> _TASK DESCRIPTION_
Your task is to print the material below exactly as presented.
·····
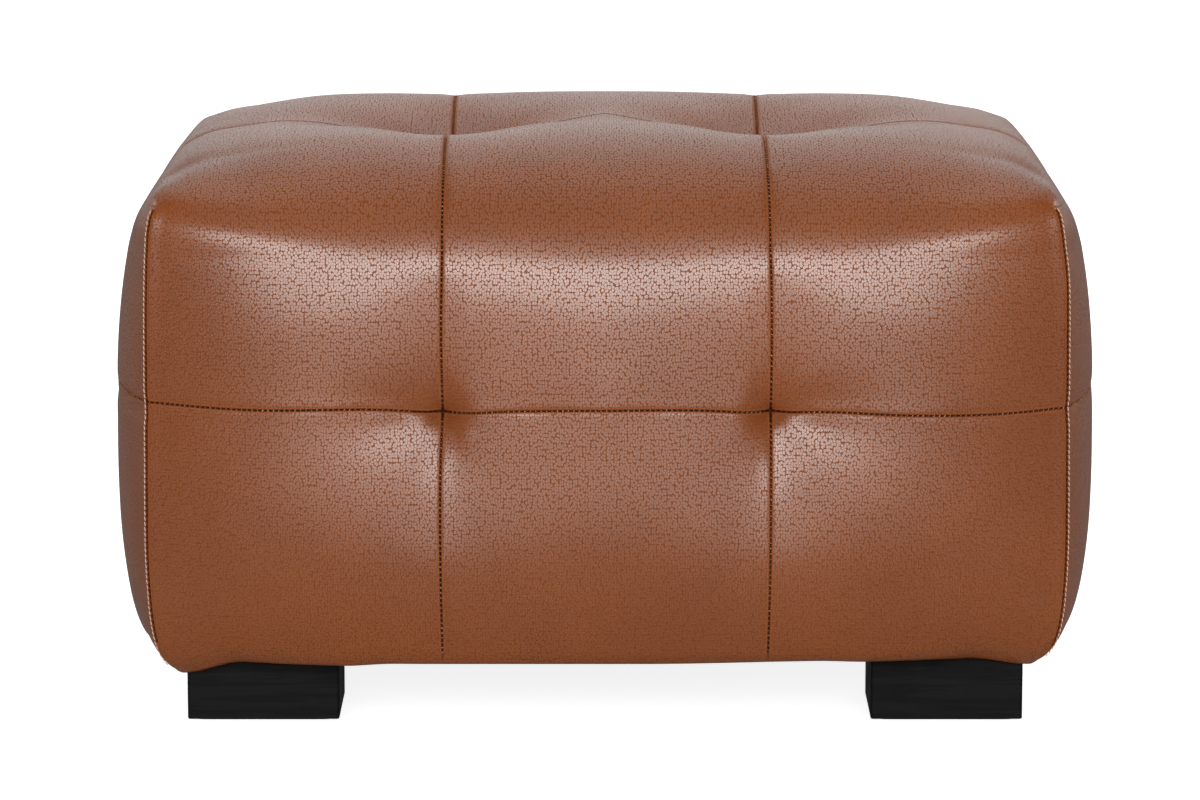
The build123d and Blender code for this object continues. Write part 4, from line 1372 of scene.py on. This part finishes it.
world = bpy.data.worlds.new("whiteStudio")
bpy.context.scene.world = world
world.use_nodes = True
tree = world.node_tree
background = tree.nodes["Background"].inputs
path = addNode(tree, "ShaderNodeLightPath").outputs
seen = mathNode(tree, "ADD", path["Is Camera Ray"], path["Is Transmission Ray"], clamp=True)
direction = addNode(tree, "ShaderNodeTexCoord").outputs["Generated"]
direction = addNode(tree, "ShaderNodeSeparateXYZ", Vector=direction).outputs
sideways = stretched(tree, direction["Y"], *studio["sideGloss"])
inFront = stretched(tree, mathNode(tree, "ABSOLUTE", direction["X"]), *studio["glossFade"], 1.0, 0.0)
room = mathNode(tree, "MULTIPLY_ADD", inFront, studio["gloss"], sideways)
shown = mathNode(tree, "MAXIMUM", seen, mathNode(tree, "MULTIPLY", path["Is Glossy Ray"], room))
lit = mathNode(tree, "SUBTRACT", 1.0, mathNode(tree, "MAXIMUM", seen, path["Is Glossy Ray"]))
feed(tree, background["Strength"], mathNode(tree, "MULTIPLY_ADD", lit, studio["ambient"], shown))
background["Color"].default_value = (1, 1, 1, 1)

floorMesh = bpy.data.meshes.new("studioFloor")
angles = np.linspace(0, 2 * math.pi, studio["floorSides"] + 1)[:-1]
ring = [(studio["floorRadius"] * math.cos(angle), studio["floorRadius"] * math.sin(angle), 0) for angle in angles]
floorMesh.from_pydata(ring, [], [tuple(range(studio["floorSides"]))])
floor = bpy.data.objects.new("studioFloor", floorMesh)
bpy.context.scene.collection.objects.link(floor)
floorFinish, tree, inputs = newMaterial("Pale floor", 0.8, specular=0.2)
inputs["Base Color"].default_value = (*[studio["floorTone"]] * 3, 1)
inputs["Emission Color"].default_value = (1, 1, 1, 1)
path = addNode(tree, "ShaderNodeLightPath").outputs
floorPlace = objectCoordinates(tree)
fromMiddle = addNode(tree, "ShaderNodeVectorMath", {"operation": "LENGTH"}, i0=floorPlace).outputs["Value"]
glow = stretched(tree, fromMiddle, *studio["floorGlow"])
feed(tree, inputs["Emission Strength"], mathNode(tree, "MULTIPLY", path["Is Camera Ray"], glow))
alongFloor = addNode(tree, "ShaderNodeSeparateXYZ", Vector=floorPlace).outputs
ahead = stretched(tree, alongFloor["Y"], *studio["frontGloss"])
central = stretched(tree, mathNode(tree, "ABSOLUTE", alongFloor["X"]), *studio["frontWidth"], 1.0, 0.0)
reflectedGlow = mathNode(tree, "MULTIPLY_ADD", ahead, central, studio["floorGloss"])
reflected = addNode(tree, "ShaderNodeEmission", Color=(1, 1, 1, 1), Strength=reflectedGlow).outputs[0]
plain = tree.nodes["Principled BSDF"].outputs[0]
split = addNode(tree, "ShaderNodeMixShader", i0=path["Is Glossy Ray"], i1=plain, i2=reflected)
feed(tree, tree.nodes["Material Output"].inputs["Surface"], split.outputs[0])
floorMesh.materials.append(floorFinish)

cameraView = {"place": (0, -4.456, 1.0107), "pitch": 9.99, "lens": 157.3, "sensor": 36, "shiftX": -5 / 1200}
cameraData = bpy.data.cameras.new("photoCamera")
cameraData.lens, cameraData.sensor_width = cameraView["lens"], cameraView["sensor"]
cameraData.shift_x = cameraView["shiftX"]
camera = bpy.data.objects.new("photoCamera", cameraData)
bpy.context.scene.collection.objects.link(camera)
camera.location = cameraView["place"]
camera.rotation_euler = (math.radians(90 - cameraView["pitch"]), 0, 0)
bpy.context.scene.camera = camera
bpy.context.scene.view_settings.view_transform = "Standard"
print("studio set")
·····
> _TASK RESULT_
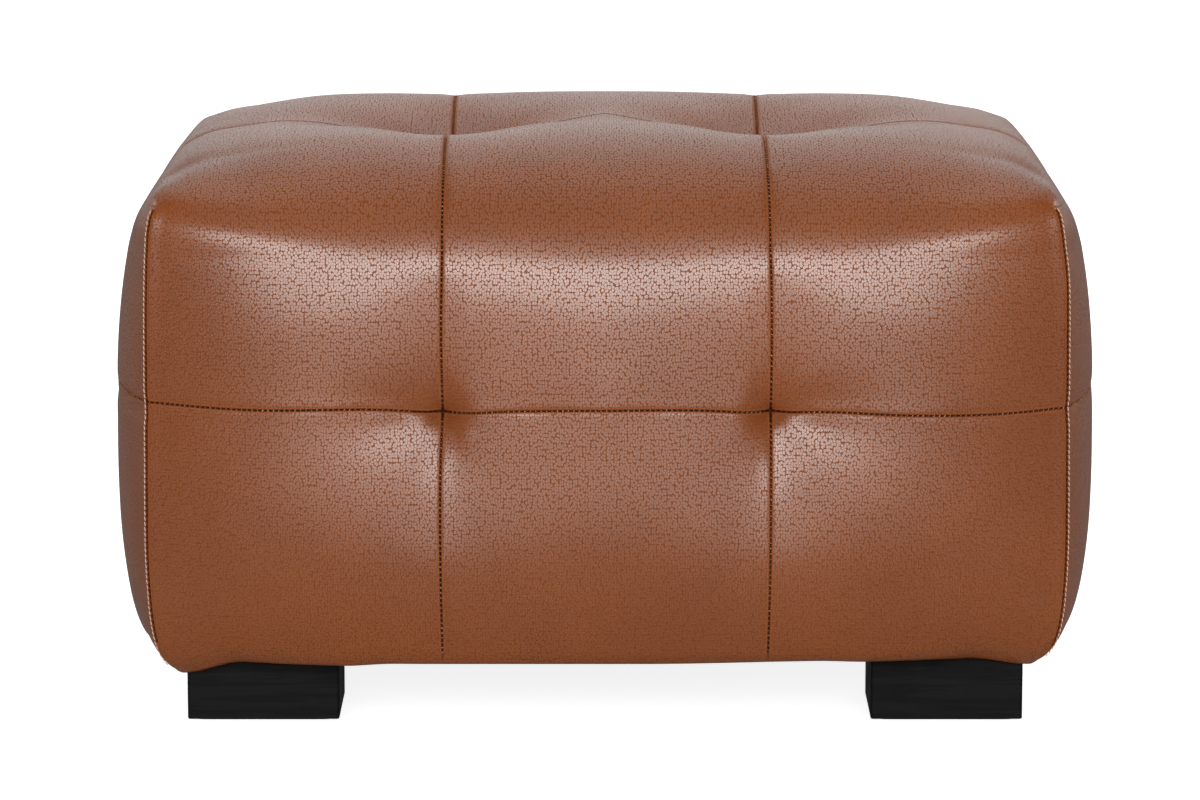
The build123d and Blender code for this object continues. Write part 4, from line 1372 of scene.py on. This part finishes it.
world = bpy.data.worlds.new("whiteStudio")
bpy.context.scene.world = world
world.use_nodes = True
tree = world.node_tree
background = tree.nodes["Background"].inputs
path = addNode(tree, "ShaderNodeLightPath").outputs
seen = mathNode(tree, "ADD", path["Is Camera Ray"], path["Is Transmission Ray"], clamp=True)
direction = addNode(tree, "ShaderNodeTexCoord").outputs["Generated"]
direction = addNode(tree, "ShaderNodeSeparateXYZ", Vector=direction).outputs
sideways = stretched(tree, direction["Y"], *studio["sideGloss"])
inFront = stretched(tree, mathNode(tree, "ABSOLUTE", direction["X"]), *studio["glossFade"], 1.0, 0.0)
room = mathNode(tree, "MULTIPLY_ADD", inFront, studio["gloss"], sideways)
shown = mathNode(tree, "MAXIMUM", seen, mathNode(tree, "MULTIPLY", path["Is Glossy Ray"], room))
lit = mathNode(tree, "SUBTRACT", 1.0, mathNode(tree, "MAXIMUM", seen, path["Is Glossy Ray"]))
feed(tree, background["Strength"], mathNode(tree, "MULTIPLY_ADD", lit, studio["ambient"], shown))
background["Color"].default_value = (1, 1, 1, 1)

floorMesh = bpy.data.meshes.new("studioFloor")
angles = np.linspace(0, 2 * math.pi, studio["floorSides"] + 1)[:-1]
ring = [(studio["floorRadius"] * math.cos(angle), studio["floorRadius"] * math.sin(angle), 0) for angle in angles]
floorMesh.from_pydata(ring, [], [tuple(range(studio["floorSides"]))])
floor = bpy.data.objects.new("studioFloor", floorMesh)
bpy.context.scene.collection.objects.link(floor)
floorFinish, tree, inputs = newMaterial("Pale floor", 0.8, specular=0.2)
inputs["Base Color"].default_value = (*[studio["floorTone"]] * 3, 1)
inputs["Emission Color"].default_value = (1, 1, 1, 1)
path = addNode(tree, "ShaderNodeLightPath").outputs
floorPlace = objectCoordinates(tree)
fromMiddle = addNode(tree, "ShaderNodeVectorMath", {"operation": "LENGTH"}, i0=floorPlace).outputs["Value"]
glow = stretched(tree, fromMiddle, *studio["floorGlow"])
feed(tree, inputs["Emission Strength"], mathNode(tree, "MULTIPLY", path["Is Camera Ray"], glow))
alongFloor = addNode(tree, "ShaderNodeSeparateXYZ", Vector=floorPlace).outputs
ahead = stretched(tree, alongFloor["Y"], *studio["frontGloss"])
central = stretched(tree, mathNode(tree, "ABSOLUTE", alongFloor["X"]), *studio["frontWidth"], 1.0, 0.0)
reflectedGlow = mathNode(tree, "MULTIPLY_ADD", ahead, central, studio["floorGloss"])
reflected = addNode(tree, "ShaderNodeEmission", Color=(1, 1, 1, 1), Strength=reflectedGlow).outputs[0]
plain = tree.nodes["Principled BSDF"].outputs[0]
split = addNode(tree, "ShaderNodeMixShader", i0=path["Is Glossy Ray"], i1=plain, i2=reflected)
feed(tree, tree.nodes["Material Output"].inputs["Surface"], split.outputs[0])
floorMesh.materials.append(floorFinish)

cameraView = {"place": (0, -4.456, 1.0107), "pitch": 9.99, "lens": 157.3, "sensor": 36, "shiftX": -5 / 1200}
cameraData = bpy.data.cameras.new("photoCamera")
cameraData.lens, cameraData.sensor_width = cameraView["lens"], cameraView["sensor"]
cameraData.shift_x = cameraView["shiftX"]
camera = bpy.data.objects.new("photoCamera", cameraData)
bpy.context.scene.collection.objects.link(camera)
camera.location = cameraView["place"]
camera.rotation_euler = (math.radians(90 - cameraView["pitch"]), 0, 0)
bpy.context.scene.camera = camera
bpy.context.scene.view_settings.view_transform = "Standard"
print("studio set")